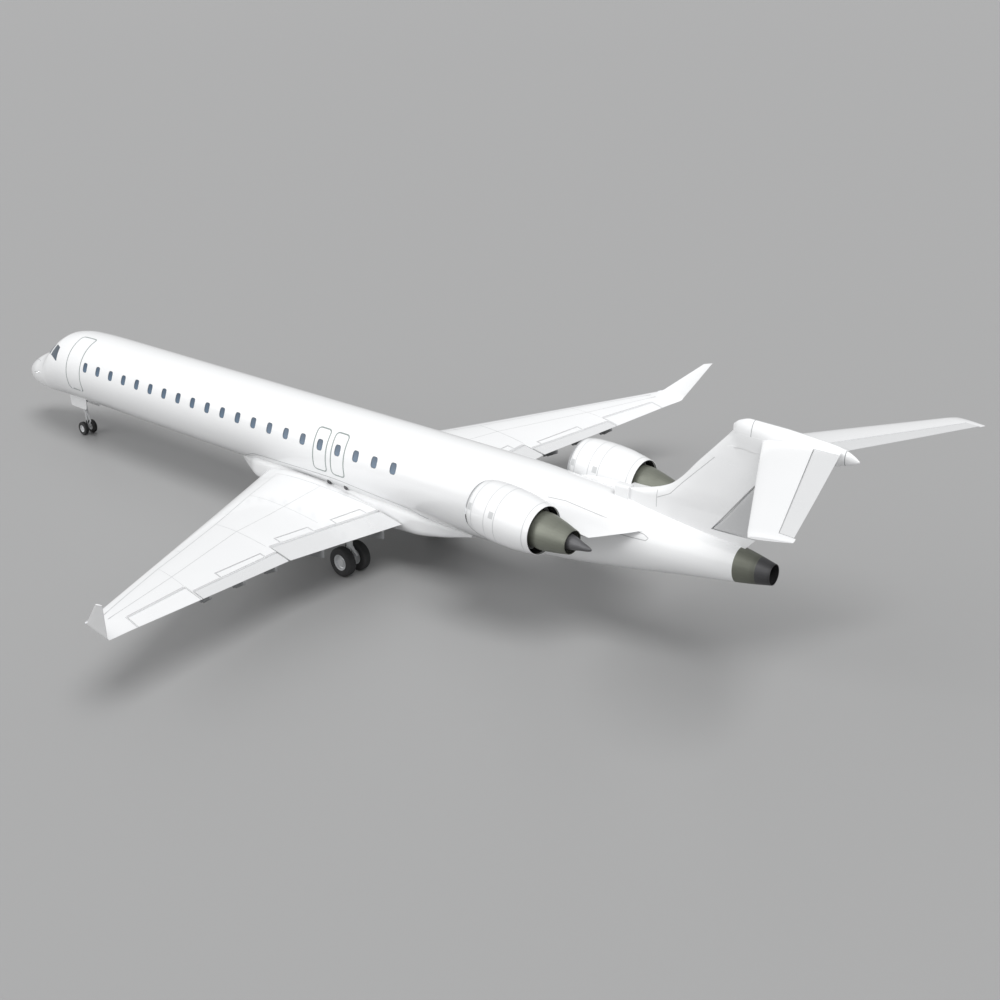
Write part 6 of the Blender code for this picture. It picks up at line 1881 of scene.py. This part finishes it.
@dataclass
class Gear:
    """The landing gear: legs with links, brakes and rigid pipes, twin wheels and the nose-bay doors."""

    shop: Workshop
    main_station: float = 20.45
    main_side: float = 2.035
    main_axle: float = 0.457
    nose_station: float = 3.20
    nose_axle: float = 0.26
    roof: float = -1.25
    brace_side: float = 1.52
    split: float = -1.95

    def link(self, top: np.ndarray, knee: np.ndarray, foot: np.ndarray, width: float) -> list[Solid]:
        """Make a scissor link: two tapered plates that meet at a knee pin.

        Args:
            top: the upper pin's middle.
            knee: the knee pin's middle.
            foot: the lower pin's middle.
            width: the plates' width at their wide ends.

        Returns:
            The plates and the pins.
        """
        solids = []
        for start, end in ((top, knee), (foot, knee)):
            normal = np.cross(unit(end - start), SIDEWAYS) * 0.016
            solids.append(Solid.from_rings([
                box_ring(start + (end - start) * share, SIDEWAYS * spread / 2, normal)
                for share, spread in ((0.0, width), (0.5, width * 0.75), (1.0, width * 0.4))]))
        for spot, share in ((knee, 0.3), (top, 0.55), (foot, 0.55)):
            solids.append(pin(spot, SIDEWAYS * width * share, 0.022))
        return solids

    def build_main(self, side: Side) -> None:
        """Make a main leg with its brace, links, brake, fixed rigid brake pipes and wheels."""
        make, label, out = self.shop.make, side.label, side.value * self.main_side
        axle = np.array([out, self.main_station - LENGTH / 2, self.main_axle])
        top = place(self.main_station, out, self.roof - 0.001)
        seat = axle + [0.0, 0.0, 0.36]
        knee = place(self.main_station, out, -1.95)
        foot = place(self.main_station, side.value * self.brace_side, self.roof - 0.06)
        shoulder = place(self.main_station, out, -1.30)
        parts = [
            rod(seat, top, 0.095, 48), rod(seat - [0, 0, 0.02], seat + [0, 0, 0.05], 0.108, 48),
            rod(top - [0, 0, 0.16], top, 0.115, 48), rod(knee, foot, 0.045), pin(knee, (0, 0.09, 0), 0.06),
            pin(foot, (0, 0.09, 0), 0.052), pin((knee + foot) / 2, (0, 0.07, 0), 0.058),
            rod(shoulder - [0, 0.17, 0], shoulder + [0, 0.11, 0], 0.045), pin(axle, (0.125, 0, 0), 0.108, 40),
            *self.link(seat + [0, 0.10, 0.02], axle + [0, 0.30, 0.19], axle + [0, 0.09, 0.045], 0.12),
        ]
        make(f"main_strut_{label}", parts, Paints.GEAR, f"main_leg_{label}")
        make(f"main_piston_{label}", rod(axle + [0, 0, 0.05], seat, 0.072, 40), Paints.CHROME)
        pipes = []
        for shift in (-0.05, 0.05):
            path = np.array([
                top + [shift, -0.118, -0.10], top + [shift, -0.112, -0.40], seat + [shift, -0.110, 0.10],
                seat + [shift, -0.150, -0.08], axle + [shift * 1.6, -0.165, 0.12],
                axle + [shift * 2.2, -0.09, 0.075],
            ])
            pipes.append(tube(rounded_path(path, 30), 0.010))
        pipes += [pin(seat + [0.0, -0.118, height], (0.075, 0, 0), 0.016) for height in (0.05, 0.45)]
        make(f"brake_pipes_{label}", pipes, Paints.BLACK)
        WheelPair(self.shop, f"main_wheels_{label}", axle, 0.457, 0.305, 0.30, 0.24, 0.055).build()

    def build_nose(self) -> None:
        """Make the nose leg, its steered lower part, the lamps, the wheels and the bay doors."""
        make = self.shop.make
        axle = np.array([0.0, self.nose_station - LENGTH / 2, self.nose_axle])
        split, top, elbow = (place(self.nose_station, 0.0, height) for height in (self.split, -0.751, -1.55))
        anchor = place(3.85, 0.0, -0.81)
        parts = [rod(split, top, 0.070, 48), rod(split, split + [0, 0, 0.07], 0.084, 48),
                 rod(elbow, anchor, 0.035),
                 pin(elbow, (0.10, 0, 0), 0.040), pin(anchor, (0.11, 0, 0), 0.040)]
        parts += [rod(elbow + [shift, 0, 0], anchor + [shift, 0, 0], 0.022) for shift in (-0.075, 0.075)]
        parts.append(pin(top - [0, 0, 0.05], (0.24, 0, 0), 0.045))
        make("nose_strut", parts, Paints.GEAR, "nose_leg")
        low = split - [0, 0, TOUCH]
        parts = [rod(low - [0, 0, 0.10], low, 0.085, 48), pin(axle, (0.078, 0, 0), 0.059, 40)]
        parts += self.link(low + [0, 0.085, -0.07], axle + [0, 0.24, 0.30], axle + [0, 0.055, 0.045], 0.075)
        make("nose_fork", parts, Paints.GEAR, "nose_leg_steered", body="nose_steering")
        piston = rod(axle + [0, 0, 0.042], low - [0, 0, 0.09], 0.048, 40)
        make("nose_piston", piston, Paints.CHROME, body="nose_steering")
        shell = rounded(((0.0, 0.0), (0.0, 0.050), (-0.03, 0.052), (-0.075, 0.030), (-0.085, 0.0)), 18)
        glass = rounded(((0.001, 0.0), (0.001, 0.044), (0.012, 0.030), (0.016, 0.0)), 12)
        centres = [elbow + [shift, -0.055, -0.10] for shift in (-0.13, 0.13)]
        shells, lamps = ([turned(profile, centre, -AFT, 32) for centre in centres] for profile in (shell,
                                                                                                   glass))
        shells.append(pin(elbow + [0, -0.03, -0.10], (0.13, 0, 0), 0.014))
        make("taxi_lamp_shells", shells, Paints.GEAR)
        make("taxi_lamps", lamps, Paints.LAMP)
        WheelPair(self.shop, "nose_wheels", axle, 0.26, 0.17, 0.185, 0.13, 0.030).build()
        sides = np.array([0.275, 0.2997, 0.2997, 0.275])
        for side in Side:
            rings = [place(np.array([front, front, back, back]), side.value * sides, height) for height,
                     front, back in
                     ((-1.18, 2.70, 3.80), (-1.50, 2.70, 3.80), (-1.74, 2.73, 3.77), (-1.80, 2.79, 3.71))]
            make(f"bay_door_{side.label}", Solid.from_rings(rings), Paints.WHITE,
                 f"nose_bay_door_{side.label}")

    def build(self) -> None:
        """Make the gear's pieces."""
        for side in Side:
            self.build_main(side)
        self.build_nose()


@dataclass
class Studio:
    """A plain pale floor, soft light and the camera at the photograph's angle."""

    position: tuple = (26.88, 30.213, 17.51)
    forward: tuple = (-0.69313, -0.61366, -0.37816)
    right: tuple = (-0.66288, 0.74873, 0.0)
    up: tuple = (-0.2831, -0.2507, 0.9257)
    roll: float = 0.008727
    lens: float = 48.69
    floor_size: float = 3000.0

    def build_camera(self) -> None:
        """Set the camera from its measured directions."""
        right, up, forward = Vector(self.right), Vector(self.up), Vector(self.forward)
        turned_right = (right - up * self.roll).normalized()
        turned_up = (up + right * self.roll).normalized()
        data = bpy.data.cameras.new("photo_camera")
        data.lens, data.sensor_width, data.sensor_fit = self.lens, 36.0, "HORIZONTAL"
        data.clip_end = 5000.0
        camera = bpy.data.objects.new("photo_camera", data)
        rows = Matrix((turned_right, turned_up, -forward)).transposed()
        camera.matrix_world = Matrix.Translation(Vector(self.position)) @ rows.to_4x4()
        bpy.context.scene.collection.objects.link(camera)
        bpy.context.scene.camera = camera

    def build_floor(self) -> None:
        """Lay the floor."""
        mesh = bpy.data.meshes.new("floor")
        half = self.floor_size / 2
        mesh.from_pydata([(-half, -half, 0), (half, -half, 0), (half, half, 0), (-half, half, 0)], [],
                         [(0, 1, 2, 3)])
        floor = bpy.data.objects.new("floor", mesh)
        material = bpy.data.materials.new("floor_paint")
        material.use_nodes = True
        shader = material.node_tree.nodes["Principled BSDF"]
        shader.inputs["Base Color"].default_value = (0.345, 0.345, 0.345, 1.0)
        shader.inputs["Roughness"].default_value = 0.45
        mesh.materials.append(material)
        bpy.context.scene.collection.objects.link(floor)

    def build_light(self) -> None:
        """Light the aircraft softly from above and behind the camera."""
        bpy.context.scene.view_settings.view_transform = "Standard"
        world = bpy.data.worlds.new("studio")
        bpy.context.scene.world = world
        world.use_nodes = True
        shader = world.node_tree.nodes["Background"]
        shader.inputs["Color"].default_value = (0.92, 0.925, 0.935, 1.0)
        shader.inputs["Strength"].default_value = 0.55
        for name, strength, angle, direction in (
            ("key", 1.9, 28.0, (-0.25, -0.55, -1.0)),
            ("fill", 1.1, 60.0, (-0.8, 0.4, -0.5)),
        ):
            data = bpy.data.lights.new(name, "SUN")
            data.energy = strength
            data.angle = math.radians(angle)
            lamp = bpy.data.objects.new(name, data)
            lamp.rotation_euler = Vector(direction).to_track_quat("-Z", "Y").to_euler()
            bpy.context.scene.collection.objects.link(lamp)

    def build(self) -> None:
        """Make the whole studio."""
        self.build_camera()
        self.build_floor()
        self.build_light()


def main() -> None:
    """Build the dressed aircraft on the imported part, and note its size before and after."""
    logging.basicConfig(level=logging.INFO, format="%(name)s %(levelname)s %(message)s")
    shop = Workshop()
    BodyShell(shop).build()
    BellyFairing(shop).build()
    for side in Side:
        Wing(shop, side).build()
        Engine(shop, side).build()
    Tail(shop).build()
    Gear(shop).build()
    Studio().build()
    LOG.info("%d pieces made for %d nodes", shop.count, len(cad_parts))


if __name__ == "__main__":
    main()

SHORT EXERCISE: Repeat exactly, please, each line from the beginning of the data through the line with "width: the plates'" in it, and only those lines.

TASK RESPONSE:
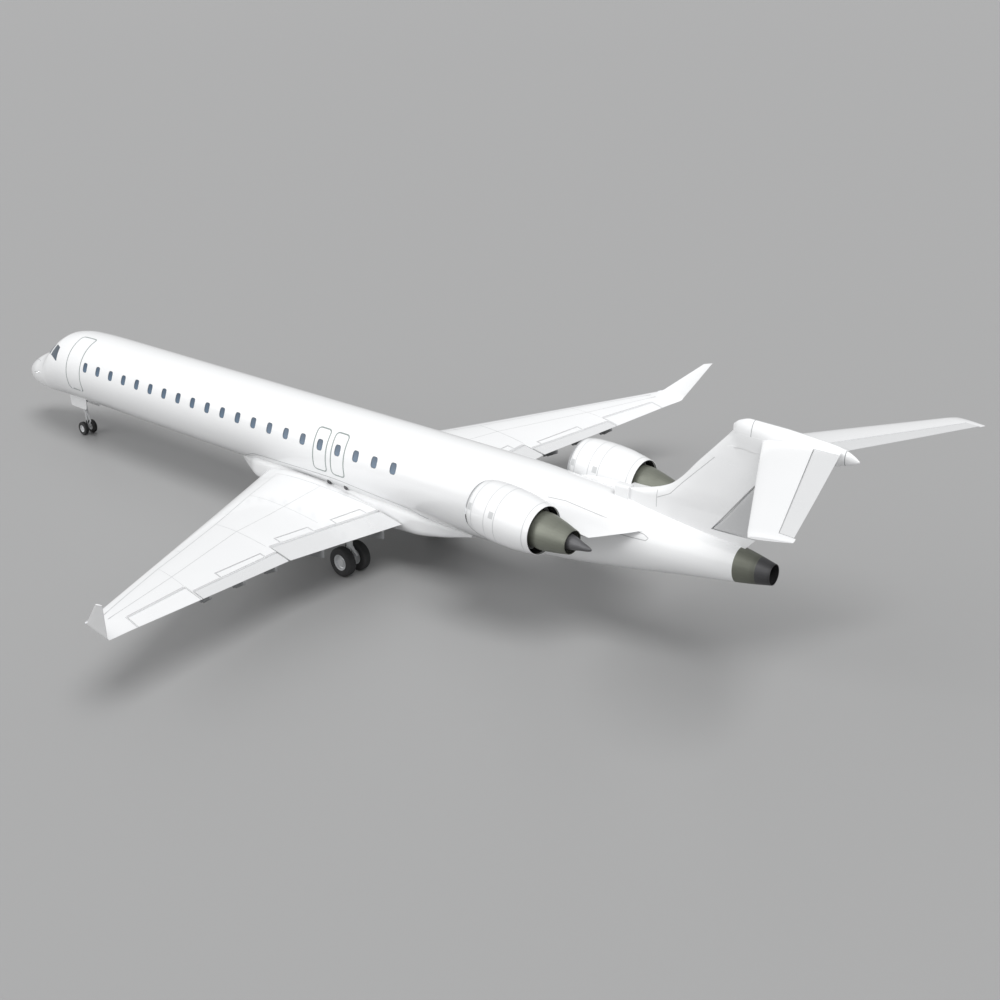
Write part 6 of the Blender code for this picture. It picks up at line 1881 of scene.py. This part finishes it.
@dataclass
class Gear:
    """The landing gear: legs with links, brakes and rigid pipes, twin wheels and the nose-bay doors."""

    shop: Workshop
    main_station: float = 20.45
    main_side: float = 2.035
    main_axle: float = 0.457
    nose_station: float = 3.20
    nose_axle: float = 0.26
    roof: float = -1.25
    brace_side: float = 1.52
    split: float = -1.95

    def link(self, top: np.ndarray, knee: np.ndarray, foot: np.ndarray, width: float) -> list[Solid]:
        """Make a scissor link: two tapered plates that meet at a knee pin.

        Args:
            top: the upper pin's middle.
            knee: the knee pin's middle.
            foot: the lower pin's middle.
            width: the plates' width at their wide ends.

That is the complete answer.